Scenario 3: No Progress

Scenario Three is a bit more extreme in that the softer language on Kyoto described above would make further agreement on the Cancun decisions impossible and a mandate impossible as well. Some Parties have placed great importance on a second commitment period of the Kyoto Protocol. If it is not delivered, they could perhaps decide to block progress and decisions on other issues.

We hope that Durban can both get the new institutions and networks up and running through a detailed set of decisions on the Cancun Agreements, and create a roadmap with a deadline for the final legal form of an agreement. Countries need to get down to work to implement what they promised in Copenhagen in 2009 and increase the ambition of those promises very soon.

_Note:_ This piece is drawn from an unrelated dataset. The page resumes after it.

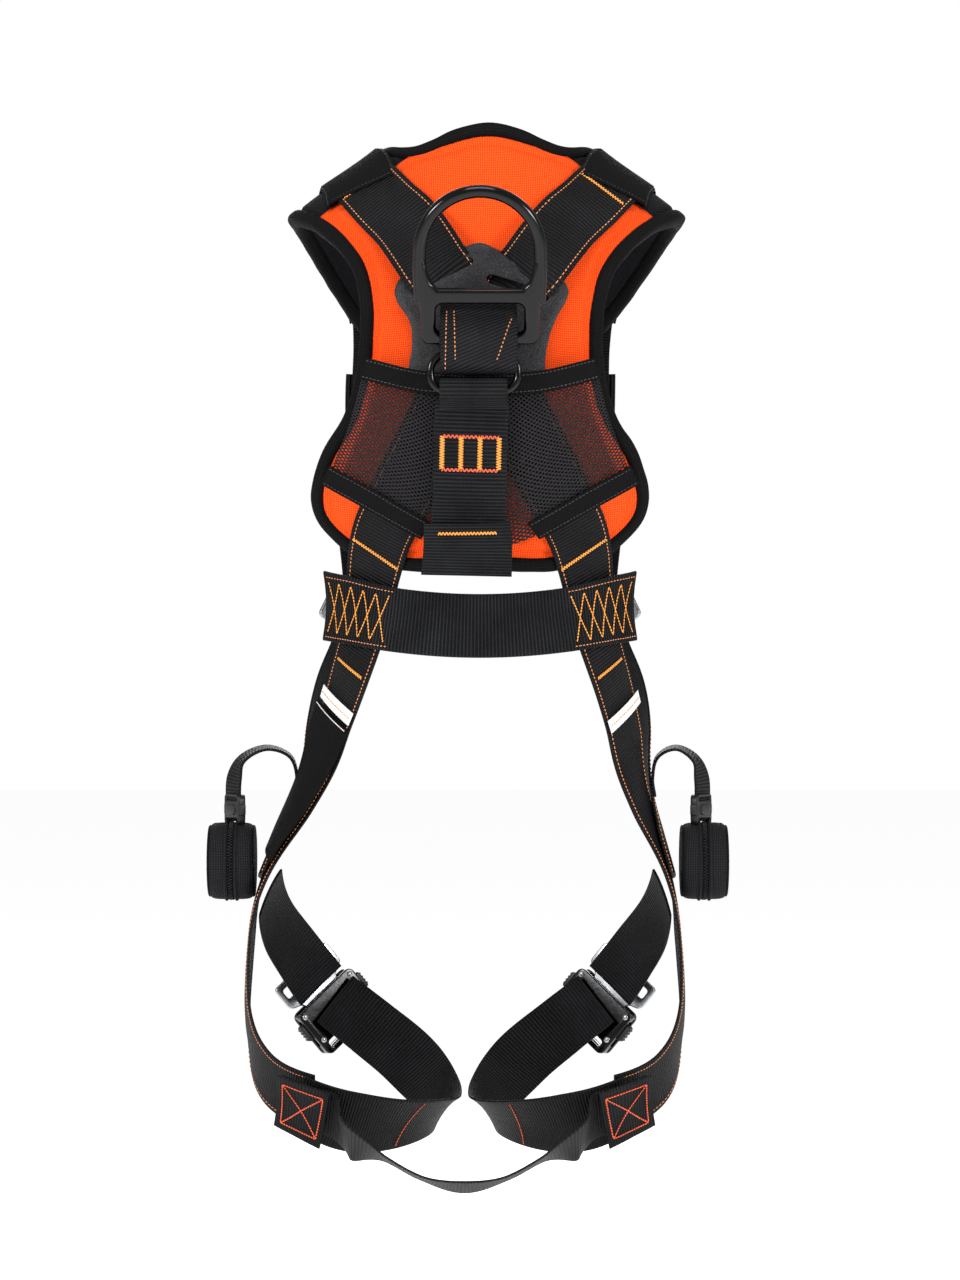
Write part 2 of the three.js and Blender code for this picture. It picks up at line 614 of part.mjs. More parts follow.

The recent World Energy Outlook of the International Energy Agency crystallized the situation quite clearly: we are heading for irreversible climate change in five years if current trends continue. Durban is a moment for countries to grasp the opportunity to forge forward together and ensure that the goal of staying below a 2°C rise in global temperature stays within reach.

Kennedy said “each time a man stands up for an ideal, or acts to improve the lot of others, or strikes out against injustice, he sends forth a tiny ripple of hope, and crossing each other from a million different centers of energy and daring, those ripples build a current which can sweep down the mightiest walls of oppression and resistance.” COP17 may not produce the silver bullet that solves the climate crisis but perhaps it doesn’t have to. If negotiators can sum up the courage and creativity to implement Cancun, preserve Kyoto, and create a time-bound path for restoring urgency and ambition to the process, they will send forth the tiny ripples of hope that together would constitute a very successful outcome in Durban.